I think I hid the fact in there that I have devoted a couple weeks, ok, a month, per year to actively fostering the reading and spent the other 11 months just getting library books and waiting hopefully.

So if you want to feel like watched pots come on over and I'll stare at you expectantly. And then maybe we could bake something! :)

Anonymous said...

11 months of getting library books and waiting hopefully, to one month of active fostering sounds just about perfect. Back to that freedom/scaffolding ratio again...

I've never heard of lexiles. That sounds like such a helpful tool for parents--it's so hard to find books at the right level that would also interest a particular kid.
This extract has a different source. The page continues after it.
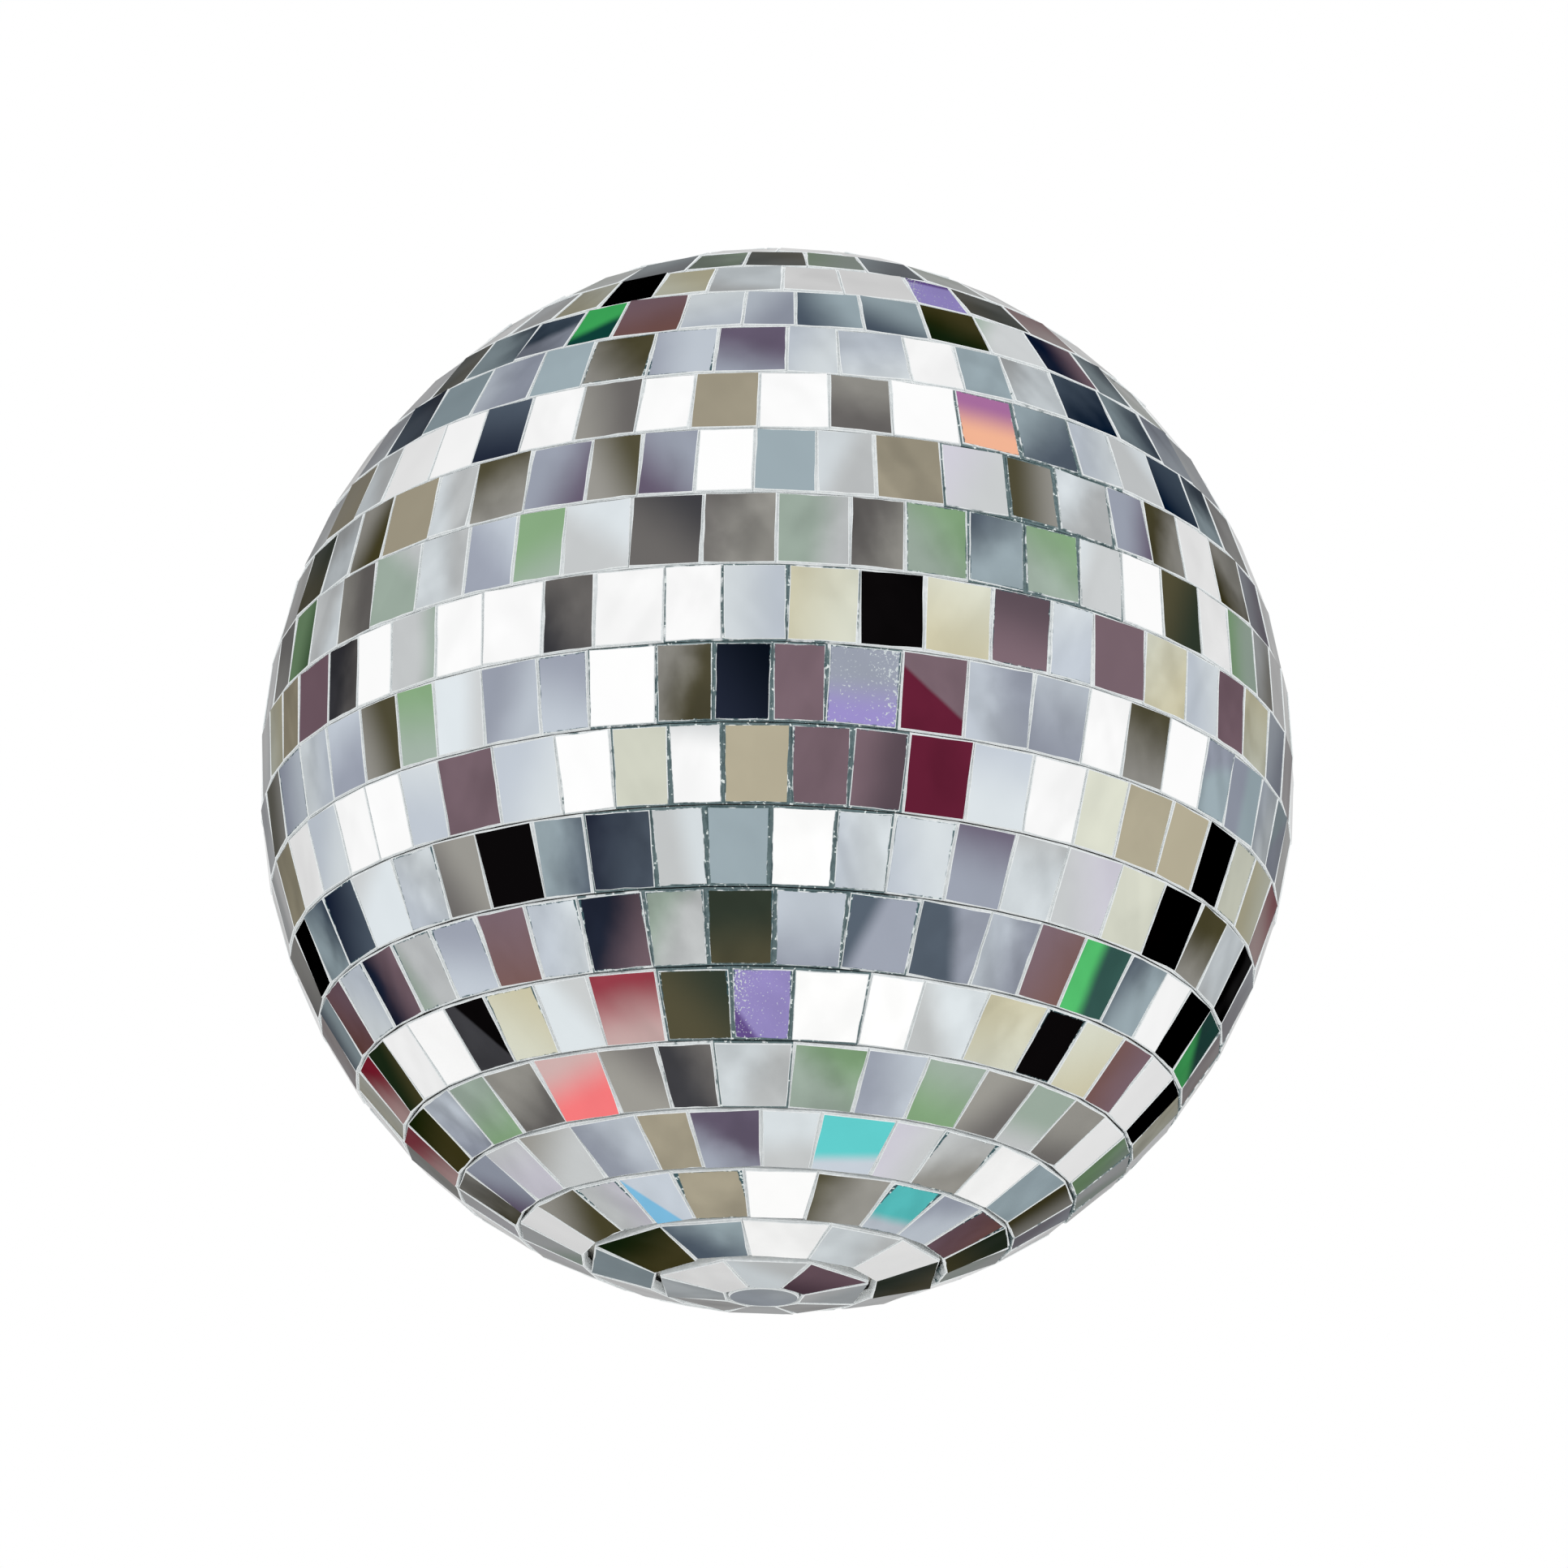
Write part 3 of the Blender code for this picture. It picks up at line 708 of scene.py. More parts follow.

And encouraging reading with cookie bribery? That sounds like the best tool of all.

Susan said...

I love lexile.com though the search is a little finicky. Sometimes I won't find a book under its title only to find it under the author's name, or the series name.

I used it when Evelyn was small as well. Her reading had just taken off but she was struggling with a little book by Ursula LeGuin called Catwings about kittens with wings. It turned out to have a lexile of 700, or 4th grade reading level, a good bit above The Unicorn's Secret series she was reading and rereading in the 400-500 lexile range.

And, as for the cookies--they are the easiest cookies in the world to make and really delicious. I just made some more--which I dipped in dark chocolate. I made the recent batch with unsweetened organic coconut and they were even better.

I used 1 cup sugar, 2 1/4 cup unsweetened flaked coconut, 4 egg whites, 1/2 tsp vanilla, 1/4 tsp almond extract. Mix and bake at 300.

Ada Moreau Demlow said...

I am curious as to whether you have still found lexile to be useful as your daughter got older. As a public librarian, I find that the older a child gets the less relevant the lexile schore seems to be in bgeing able to find them good, age-appropriate literature - especially fiction.